§ **Given request**
Using the listing below, set down each line from the line containing "Write the Blender Python" through the line containing "GROOVE_HALF = 3.6 * MM", both ends included, exactly and with nothing added.

────────────────────

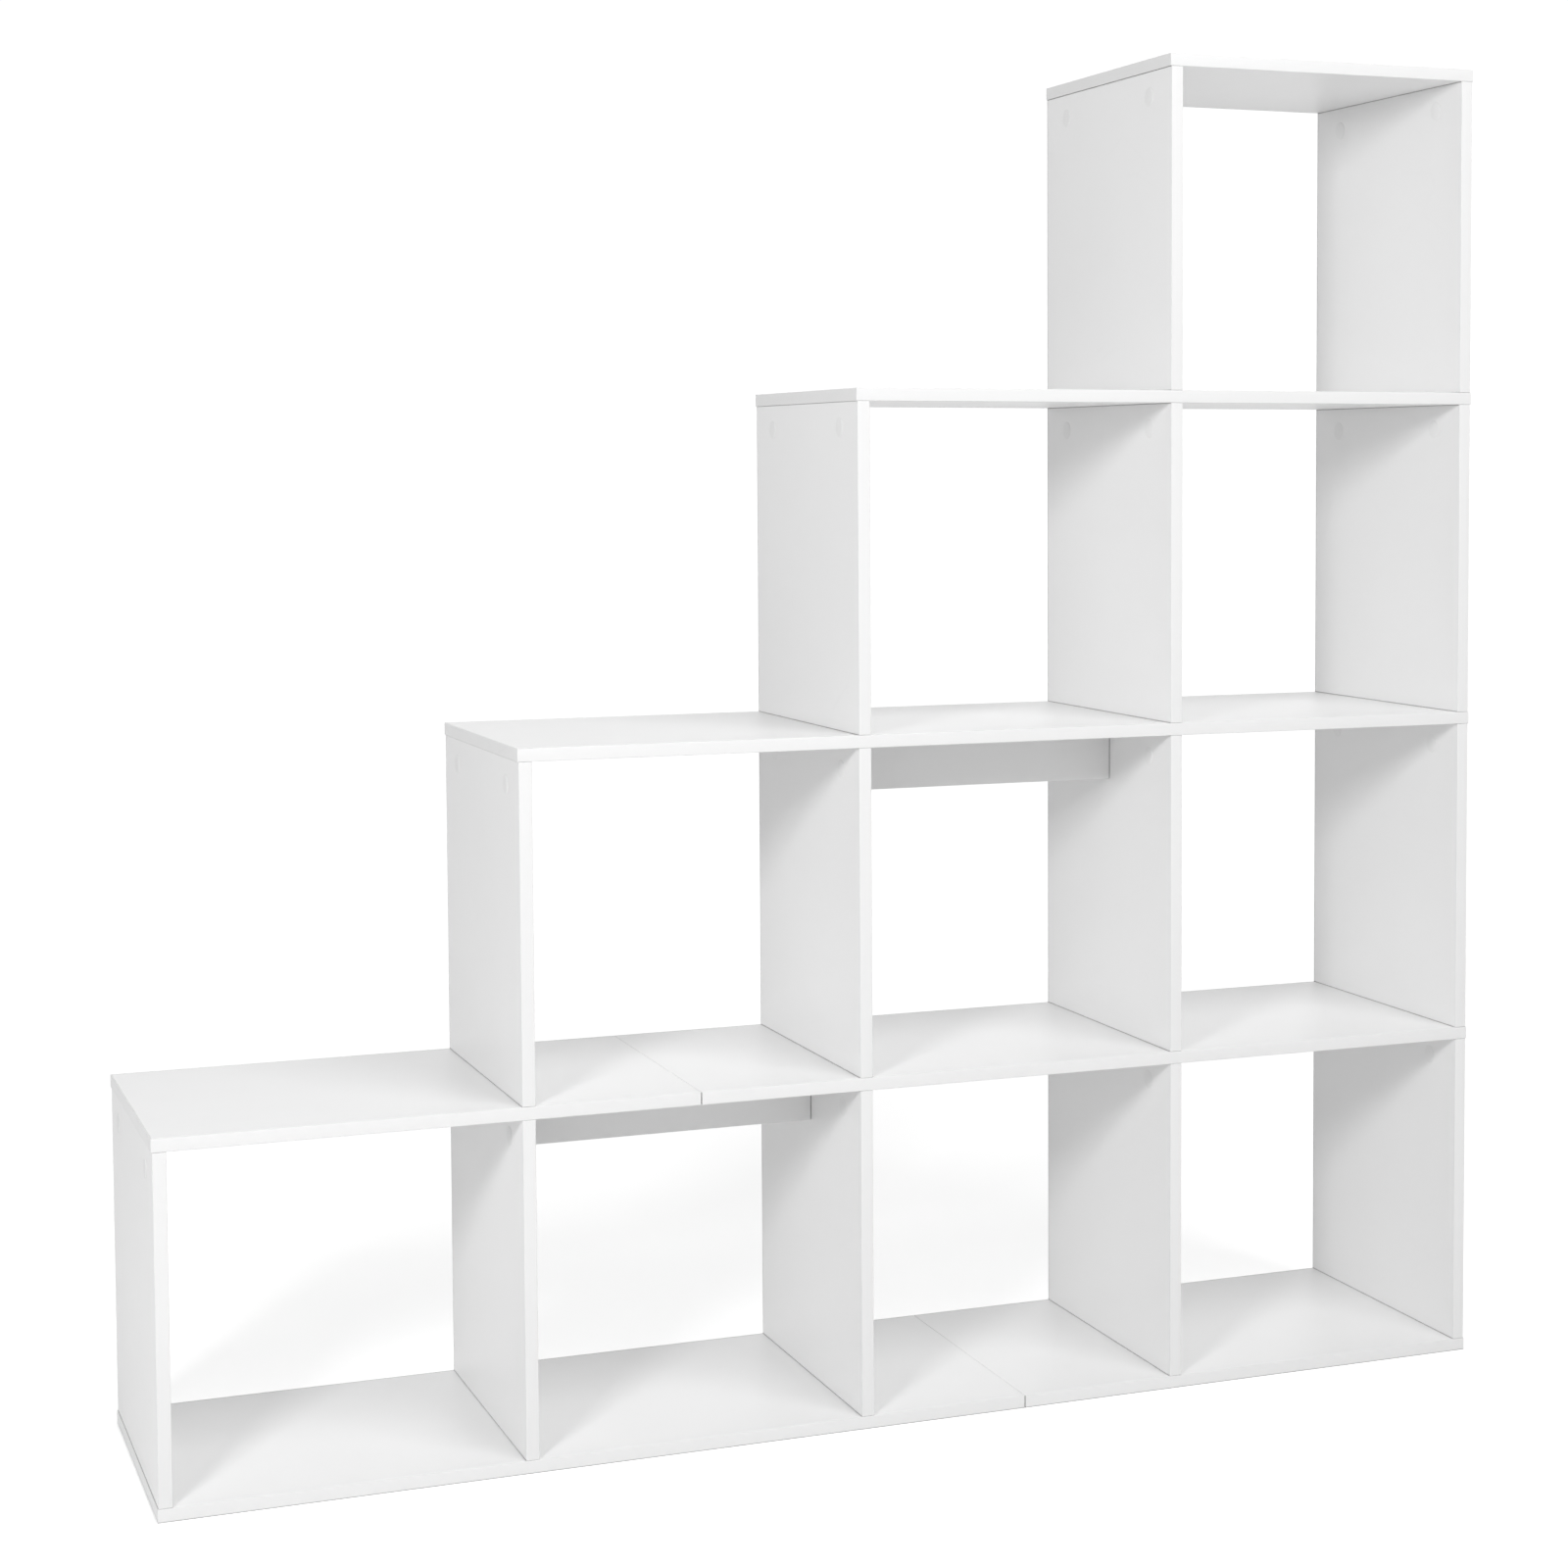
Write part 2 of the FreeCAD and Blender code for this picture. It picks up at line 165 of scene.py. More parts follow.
class ShelfStudio(bpy.types.PropertyGroup):
    """Camera and light."""

    camera_place: FloatVectorProperty(
        name="Camera place", description="Where the camera stands",
        default=(-0.9567, -2.7372, 0.9019), subtype="XYZ")
    camera_forward: FloatVectorProperty(
        name="View direction", description="The way that the camera looks",
        default=(0.3832, 0.9218, -0.0593), subtype="XYZ")
    camera_right: FloatVectorProperty(
        name="Picture right", description="The way that runs to the right in the picture",
        default=(0.9233, -0.384, -0.0022), subtype="XYZ")
    lens: FloatProperty(
        name="Lens", description="Focal length on a 36 mm wide sensor", default=68.81, unit="CAMERA")
    shift_across: FloatProperty(
        name="Shift across", description="Sideways shift of the lens", default=-0.1281)
    shift_up: FloatProperty(
        name="Shift up", description="Upward shift of the lens", default=-0.0906)
    key_place: FloatVectorProperty(
        name="Key light place", description="Where the lamp stands that casts the shadows in the cubes",
        default=(-1.85, -2.2, 1.62), subtype="XYZ")
    key_power: FloatProperty(
        name="Key power", description="Power of the key lamp", default=36.5, unit="POWER")
    key_size: FloatProperty(
        name="Key size", description="Side of the key lamp", default=0.5, unit="LENGTH")
    fill_place: FloatVectorProperty(
        name="Fill light place", description="Where the large soft lamp stands, high up in front",
        default=(0.8, -2.3, 3.15), subtype="XYZ")
    fill_power: FloatProperty(
        name="Fill power", description="Power of the fill lamp", default=44.5, unit="POWER")
    fill_size: FloatProperty(
        name="Fill size", description="Side of the fill lamp", default=1.6, unit="LENGTH")
    sky_strength: FloatProperty(
        name="Room light", description="Strength of the white room around the unit", default=0.63)
    floor_glow: FloatProperty(
        name="Floor glow", description="Light added to the floor for the camera, to keep it white",
        default=0.49)
    floor_size: FloatProperty(
        name="Floor size", description="Side of the pale floor", default=16.0, unit="LENGTH")


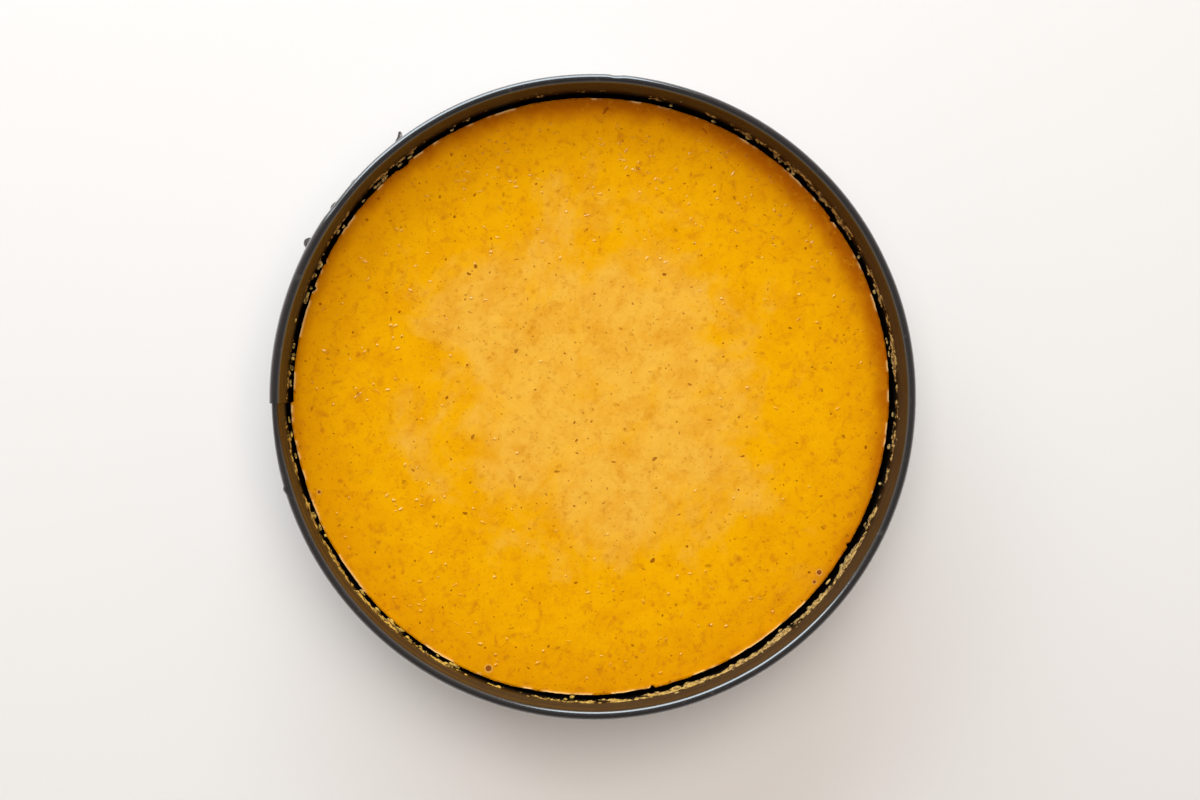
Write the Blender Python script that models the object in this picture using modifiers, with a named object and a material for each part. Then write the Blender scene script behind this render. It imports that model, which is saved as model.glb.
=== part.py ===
"""A baked pumpkin cheesecake in its springform pan, with the ring closed.

Metres, +Z up. The origin is the middle of the base plate's underside, the face the pan
stands on. The latch is centred on -Y. The ring is one strip of thin steel, whose ends
overlap. The latch is laid out in its own coordinates: `along`, the clockwise tangent seen
from above (world -X), and `out`, the distance from the pan's axis towards the front
(world -Y).
"""

import math

import bmesh
import bpy
import numpy as np

MM = 0.001

# Driving dimensions: the ring
WALL_RADIUS = 114.3 * MM  # inner face of the wall, a nine-inch pan
SHEET = 0.6 * MM
RING_HEIGHT = 70 * MM
RING_LIFT = 0.45 * MM  # the lower lip stays clear of the table
BEAD_RADIUS = 1.75 * MM  # outside radius of the rolled rim
WIDE_BEAD_RADIUS = 2.0 * MM  # where the rim wraps the other end's rim
NESTED_BEAD_RADIUS = 1.17 * MM  # where the rim lies inside the other end's rim
BEAD_ROLL = 275  # degrees
BEAD_STEPS = 8
FLARE = 0.6 * MM  # the wall opens this much just under the rim
FLARE_FROM = 60 * MM
FLARE_TO = 64 * MM
GROOVE_DEPTH = 1.8 * MM
GROOVE_HALF = 3.6 * MM
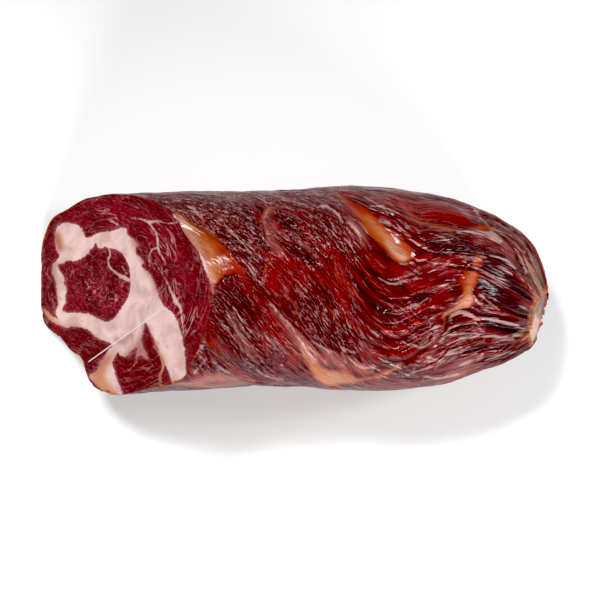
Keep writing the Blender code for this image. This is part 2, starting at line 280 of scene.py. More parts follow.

────────────────────

§ **Completed exercise**
Write the Blender Python script that models the object in this picture using modifiers, with a named object and a material for each part. Then write the Blender scene script behind this render. It imports that model, which is saved as model.glb.
=== part.py ===
"""A baked pumpkin cheesecake in its springform pan, with the ring closed.

Metres, +Z up. The origin is the middle of the base plate's underside, the face the pan
stands on. The latch is centred on -Y. The ring is one strip of thin steel, whose ends
overlap. The latch is laid out in its own coordinates: `along`, the clockwise tangent seen
from above (world -X), and `out`, the distance from the pan's axis towards the front
(world -Y).
"""

import math

import bmesh
import bpy
import numpy as np

MM = 0.001

# Driving dimensions: the ring
WALL_RADIUS = 114.3 * MM  # inner face of the wall, a nine-inch pan
SHEET = 0.6 * MM
RING_HEIGHT = 70 * MM
RING_LIFT = 0.45 * MM  # the lower lip stays clear of the table
BEAD_RADIUS = 1.75 * MM  # outside radius of the rolled rim
WIDE_BEAD_RADIUS = 2.0 * MM  # where the rim wraps the other end's rim
NESTED_BEAD_RADIUS = 1.17 * MM  # where the rim lies inside the other end's rim
BEAD_ROLL = 275  # degrees
BEAD_STEPS = 8
FLARE = 0.6 * MM  # the wall opens this much just under the rim
FLARE_FROM = 60 * MM
FLARE_TO = 64 * MM
GROOVE_DEPTH = 1.8 * MM
GROOVE_HALF = 3.6 * MM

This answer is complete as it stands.